Richard believes his girls will be the best ever and has been making videotapes and brochures in a vain attempt to get sponsors and coaches, getting nowhere because who's ever heard of a top tennis player being a little black girl from Compton. No one ever says as much, but it's a factor along with Richard's overbearing manner which continually becomes a risk of blowing everything up as he challenges how things are done. Eventually he secures coaching for Venus from John McEnroe and Pete Sampras' coach, Paul Cohen (Tony Goldwyn), getting her on the juniors circuit, then getting Rick Macci (Jon Bernthal), then hot thing Jennifer Capriati's coach, to take on both girls and move the entire family to Florida to train.

 King Richard has the common problem with biopics in that we know how this ends. We are never in doubt that the girls will succeed because we know they have stood astride the tennis world like giants where the only real competition was each other. So the only real interest in their story is either what they did to get there (A: practice, practice, PRACTICE) or how did Richard engineer their path to glory and how many times did he nearly blow it all up? Again, since we know that it all worked out, it's up to the movie to convince us that they wouldn't have made it without his and Brandy's diligent support or that he couldn't have wrecked his epic plan and it just doesn't make it happen. 

Smith is favored to win Best Actor (as he did at the SAG Awards recently) and I can't compare him against the field because I've only seen one other performance (Bernadette Cummerbund in The Power of the Dog which didn't impress me), but when two of the others (Denzel Washington and Javier Bardem) have already won, Andrew Garfield has a long career ahead, and Bandersnatch is white and hasn't been a major movie star for a quarter century and it's been 15 years since Big Willie was last nominated, you can bet the rent. 

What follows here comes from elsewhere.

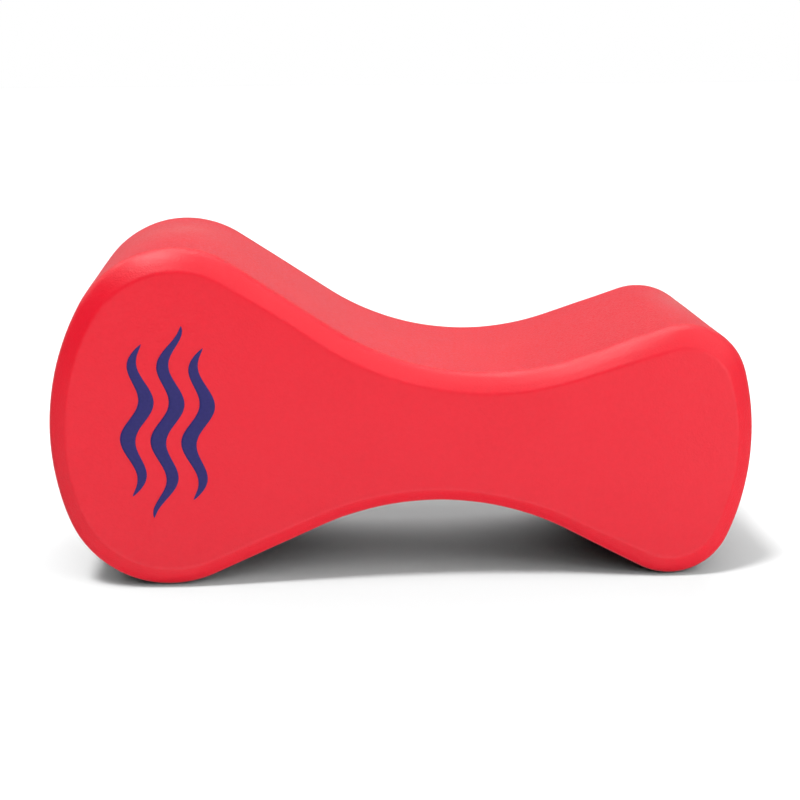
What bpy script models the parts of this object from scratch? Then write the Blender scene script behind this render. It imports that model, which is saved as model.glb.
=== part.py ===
"""Pull buoy: a block of closed-cell foam that a swimmer holds between the thighs.

The block is a figure of eight with a large and a small lobe, and it stands on both of them.
+X runs along it towards the small lobe, +Y from the printed face to the plain one, +Z up.
The origin is on the ground, under the middle of the block. Lengths are in metres.

The outline is drawn flat first: u runs along the block from the large lobe to the small one
and v across it, both from the block's middle. A parent empty then stands the block up.
"""

import math
from collections import namedtuple

import bmesh
import bpy

# Driving dimensions of the outline
LENGTH = 0.2400
Lobe = namedtuple("Lobe", "side height end_radius shoulder_radius")
LARGE_LOBE = Lobe(side=-1, height=0.1160, end_radius=0.0875, shoulder_radius=0.0363)
SMALL_LOBE = Lobe(side=1, height=0.0877, end_radius=0.0880, shoulder_radius=0.0220)
WAIST_HEIGHT = 0.0450
WAIST_RADIUS = 0.0963
WAIST_U = 0.0200            # the waist is this far past the middle, towards the small lobe

# Driving dimensions across the block
DEPTH = 0.1076
CHAMFER_INSET = 0.0060      # how far the chamfer cuts into each face
CHAMFER_DEPTH = 0.0055      # how far it runs down the side
EDGE_EASE = 0.0013          # each edge of the chamfer is rounded over this much on both sides

# Driving dimensions of the printed mark: waves side by side on the large lobe
MARK_U = -0.0800            # the middle of the mark
Wave = namedtuple("Wave", "offset length")
WAVES = (Wave(-0.0102, 0.052), Wave(0.0, 0.066), Wave(0.0102, 0.052))
WAVE_WIDTH = 0.0054         # at its widest
WAVE_SWING = 0.0027         # how far its middle line swings to each side
WAVE_PITCH = 0.0260         # from one crest to the next
WAVE_TAPER = 0.6            # under 1 keeps the stripe wide until near its points
PRINT_THICKNESS = 0.0003
PRINT_GAP = 0.0003          # between the foam's face and the print

# Fineness of the mesh
ARC_STEP = math.radians(5)
EASE_STEPS = 3
WAVE_STEPS = 36
SMOOTH_BELOW = math.radians(25)

Arc = namedtuple("Arc", "centre radius bulge start end")


def end_centre(lobe):
    """Centre of the shallow arc that closes a lobe's end."""
    return (lobe.side * (LENGTH / 2 - lobe.end_radius), 0.0)


def shoulder_centre(lobe):
    """Centre of a lobe's upper shoulder arc, which meets the end arc on a shared tangent."""
    across = lobe.height / 2 - lobe.shoulder_radius
    along = math.sqrt((lobe.end_radius - lobe.shoulder_radius) ** 2 - across ** 2)
    return (end_centre(lobe)[0] + lobe.side * along, across)


def waist_centre():
    """Centre of the hollow arc above the waist."""
    return (WAIST_U, WAIST_HEIGHT / 2 + WAIST_RADIUS)


def direction(start, end):
    return math.atan2(end[1] - start[1], end[0] - start[0])


def flank_angle(lobe):
    """The way that the straight flank between a shoulder and the waist faces."""
    shoulder = shoulder_centre(lobe)
    apart = math.dist(shoulder, waist_centre())
    lean = math.acos((lobe.shoulder_radius + WAIST_RADIUS) / apart)
    return direction(shoulder, waist_centre()) - lobe.side * lean


def upper_arcs():
    """The outline's upper half, from the large end's tip to the small end's."""
    large_end, small_end = end_centre(LARGE_LOBE), end_centre(SMALL_LOBE)
    large_shoulder, small_shoulder = shoulder_centre(LARGE_LOBE), shoulder_centre(SMALL_LOBE)
    large_join = direction(large_end, large_shoulder)
    small_join = direction(small_end, small_shoulder)
    large_flank, small_flank = flank_angle(LARGE_LOBE), flank_angle(SMALL_LOBE)
    return (
        Arc(large_end, LARGE_LOBE.end_radius, 1, math.pi, large_join),
        Arc(large_shoulder, LARGE_LOBE.shoulder_radius, 1, large_join, large_flank),
        Arc(waist_centre(), WAIST_RADIUS, -1, large_flank, small_flank),
        Arc(small_shoulder, SMALL_LOBE.shoulder_radius, 1, small_flank, small_join),
        Arc(small_end, SMALL_LOBE.end_radius, 1, small_join, 0.0),
    )


def arc_points(arc, inset):
    """Points along an arc that is moved inwards by inset. A hollow arc has a bulge of -1."""
    steps = math.ceil(abs(arc.end - arc.start) / ARC_STEP)
    reach = arc.bulge * arc.radius - inset
    points = []
    for step in range(steps + 1):
        angle = arc.start + (arc.end - arc.start) * step / steps
        points.append((arc.centre[0] + reach * math.cos(angle), arc.centre[1] + reach * math.sin(angle)))
    return points


def block_outline(inset):
    """The block's whole outline, moved inwards by inset, as (u, v) points."""
    upper = []
    for arc in upper_arcs():
        points = arc_points(arc, inset)
        if upper and math.dist(upper[-1], points[0]) < 1e-6:
            points = points[1:]
        upper += points
    lower = [(u, -v) for u, v in reversed(upper[1:-1])]
    return upper + lower


def eased_corner(before, corner, after):
    """Points that round a corner between two others, starting and ending EDGE_EASE from it."""
    start, end = (
        [c + (o - c) * EDGE_EASE / math.dist(corner, other) for c, o in zip(corner, other)]
        for other in (before, after)
    )
    points = []
    for step in range(EASE_STEPS + 1):
        t = step / EASE_STEPS
        weights = ((1 - t) ** 2, 2 * t * (1 - t), t ** 2)
        points.append(tuple(
            sum(w * p[axis] for w, p in zip(weights, (start, corner, end))) for axis in (0, 1)
        ))
    return points


def chamfer_section():
    """(inset, depth) from a face, over its eased chamfer, to the side."""
    face_corner = (CHAMFER_INSET, 0.0)
    side_corner = (0.0, CHAMFER_DEPTH)
    on_face = (CHAMFER_INSET + EDGE_EASE, 0.0)
    on_side = (0.0, CHAMFER_DEPTH + EDGE_EASE)
    return eased_corner(on_face, face_corner, side_corner) + eased_corner(face_corner, side_corner, on_side)


def wave_outline(wave):
    """One printed wave: a stripe across the lobe that swings to and fro and thins to two points."""
    left, right = [], []
    for step in range(WAVE_STEPS + 1):
        along = 2 * step / WAVE_STEPS - 1
        v = along * wave.length / 2
        middle = MARK_U + wave.offset + WAVE_SWING * math.sin(2 * math.pi * v / WAVE_PITCH)
        half_width = WAVE_WIDTH / 2 * max(math.cos(along * math.pi / 2), 0.0) ** WAVE_TAPER
        left.append((middle - half_width, v))
        right.append((middle + half_width, v))
    return left + right[-2:0:-1]


def loft(name, rings, material):
    """A closed solid through rings, each an outline and its y, with flat first and last faces."""
    shape = bmesh.new()
    loops = [[shape.verts.new((u, y, v)) for u, v in outline] for outline, y in rings]
    shape.faces.new(loops[0])
    shape.faces.new(loops[-1])
    count = len(loops[0])
    for near, far in zip(loops, loops[1:]):
        for i in range(count):
            j = (i + 1) % count
            shape.faces.new((near[i], near[j], far[j], far[i]))
    bmesh.ops.recalc_face_normals(shape, faces=shape.faces)
    mesh = bpy.data.meshes.new(name)
    shape.to_mesh(mesh)
    shape.free()
    mesh.shade_smooth()
    mesh.set_sharp_from_angle(angle=SMOOTH_BELOW)
    mesh.materials.append(material)
    solid = bpy.data.objects.new(name, mesh)
    bpy.context.collection.objects.link(solid)
    return solid


def plain_material(name, colour, roughness):
    material = bpy.data.materials.new(name)
    material.use_nodes = True
    shader = material.node_tree.nodes["Principled BSDF"]
    shader.inputs["Base Color"].default_value = (*colour, 1.0)
    shader.inputs["Roughness"].default_value = roughness
    shader.inputs["Metallic"].default_value = 0.0
    return material


def foam_body():
    """The foam block, with an eased chamfer round both of its faces."""
    section = chamfer_section()
    front = [(block_outline(inset), depth - DEPTH / 2) for inset, depth in section]
    back = [(outline, -y) for outline, y in reversed(front)]
    return loft("foam_body", front + back, plain_material("eva_foam", (0.82, 0.045, 0.06), 0.75))


def printed_waves():
    """The mark: thin prints lying on the front face of the large lobe."""
    ink = plain_material("print_ink", (0.045, 0.035, 0.20), 0.55)
    back_y = -DEPTH / 2 - PRINT_GAP
    front_y = back_y - PRINT_THICKNESS
    prints = []
    for number, wave in enumerate(WAVES, start=1):
        outline = wave_outline(wave)
        prints.append(loft(f"print_wave_{number}", [(outline, front_y), (outline, back_y)], ink))
    return prints


def standing_frame():
    """An empty that tips and lifts the block so that both lobes touch the ground."""
    large, small = shoulder_centre(LARGE_LOBE), shoulder_centre(SMALL_LOBE)
    large_foot, small_foot = (large[0], -large[1]), (small[0], -small[1])
    drop = LARGE_LOBE.shoulder_radius - SMALL_LOBE.shoulder_radius
    tip = math.asin(drop / math.dist(large_foot, small_foot)) + direction(large_foot, small_foot)
    foot_z = large_foot[1] * math.cos(tip) - large_foot[0] * math.sin(tip)
    large_tip_x = end_centre(LARGE_LOBE)[0] * math.cos(tip) - LARGE_LOBE.end_radius
    small_tip_x = end_centre(SMALL_LOBE)[0] * math.cos(tip) + SMALL_LOBE.end_radius
    frame = bpy.data.objects.new("standing_frame", None)
    frame.rotation_euler = (0.0, tip, 0.0)
    frame.location = (-(large_tip_x + small_tip_x) / 2, 0.0, LARGE_LOBE.shoulder_radius - foot_z)
    bpy.context.collection.objects.link(frame)
    return frame


def build():
    for old in list(bpy.data.objects):
        bpy.data.objects.remove(old)
    frame = standing_frame()
    for solid in [foam_body(), *printed_waves()]:
        solid.parent = frame


build()
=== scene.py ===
"""The looks of the pull buoy: eased foam with a fine grain, a thin ink print, and a soft white studio."""
import math
from collections import namedtuple

import bmesh
import bpy
from mathutils import Matrix, Vector, noise


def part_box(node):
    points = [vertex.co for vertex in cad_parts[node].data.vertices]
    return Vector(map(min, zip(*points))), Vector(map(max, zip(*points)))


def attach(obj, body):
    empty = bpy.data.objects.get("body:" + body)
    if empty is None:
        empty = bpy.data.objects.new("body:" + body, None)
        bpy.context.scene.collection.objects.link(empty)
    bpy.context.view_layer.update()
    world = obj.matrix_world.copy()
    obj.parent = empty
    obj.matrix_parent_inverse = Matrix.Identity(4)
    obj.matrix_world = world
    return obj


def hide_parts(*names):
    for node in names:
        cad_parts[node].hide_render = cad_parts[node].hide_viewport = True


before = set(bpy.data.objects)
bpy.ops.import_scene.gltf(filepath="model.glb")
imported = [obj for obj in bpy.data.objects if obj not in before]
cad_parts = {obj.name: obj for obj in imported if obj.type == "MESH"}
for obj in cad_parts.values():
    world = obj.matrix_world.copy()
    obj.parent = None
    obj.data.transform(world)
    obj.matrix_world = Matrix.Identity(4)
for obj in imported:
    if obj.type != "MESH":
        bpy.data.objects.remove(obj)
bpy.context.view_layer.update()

# Lengths are in metres, and the camera's lens and sensor in millimetres.

# The block's outline, as in the CAD: u runs along the block and v up it, from its middle. A lobe's
# side is -1 at the left end and 1 at the right one.
LENGTH = 0.2400
Lobe = namedtuple("Lobe", "side height end_radius shoulder_radius")
LARGE_LOBE = Lobe(side=-1, height=0.1160, end_radius=0.0875, shoulder_radius=0.0363)
SMALL_LOBE = Lobe(side=1, height=0.0877, end_radius=0.0880, shoulder_radius=0.0220)
WAIST_HEIGHT = 0.0450
WAIST_RADIUS = 0.0963
WAIST_U = 0.0200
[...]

All that said, it's a good performance. Even playing near his age (around 50), Smith can't completely dim his charm, but Richard was a fame-seeking hype man for a hot product (his daughters), so it's not going to be agoraphobic. You can see the weight of what his hopes and dreams for his daughters mean behind the bluster even when they script minimizes his faults so much that when his wife mentions previous children and failed businesses during an argument, it's a big surprise and then never mentioned again. (Seriously, this is nominated?) 

Squaring off in the typical Strong Mother Keeping The Family Together When Dad Gets Vainglorious role is the nominated Ellis who embodies the strong woman behind the flighty at times man. She's good, but the character is stock. Also good are the girls playing the sisters and when the time jump happened, their looks changed so much that I checked to see if new actresses were swapped in. (There weren't.) Perhaps the biggest surprise performance was Bernthal who comes of like a peppy Robert Walden (ask your parents) as opposed to his usual fistfaced brooding roles.

 Also restraining the cinematic aspects are the perfunctory direction by Reinaldo Marcus Green which doesn't do anything to make the endless tennis sequences visually interesting, leading to a samey monotony which does little to amp up the drama; the pedestrian editing has little to work with and again, this was nominated. 

King Richard isn't a bad or merely mediocre movie; it's just nothing particular special as either a biopic or sports flick and really doesn't belong in this race. I didn't know much about the Williams sisters since I'm not really a sports guy other than they seem to be ubiquitous winners, and after seeing this I still don't really know much about them. Then again, it's not called Queens Venus & Serena, is it?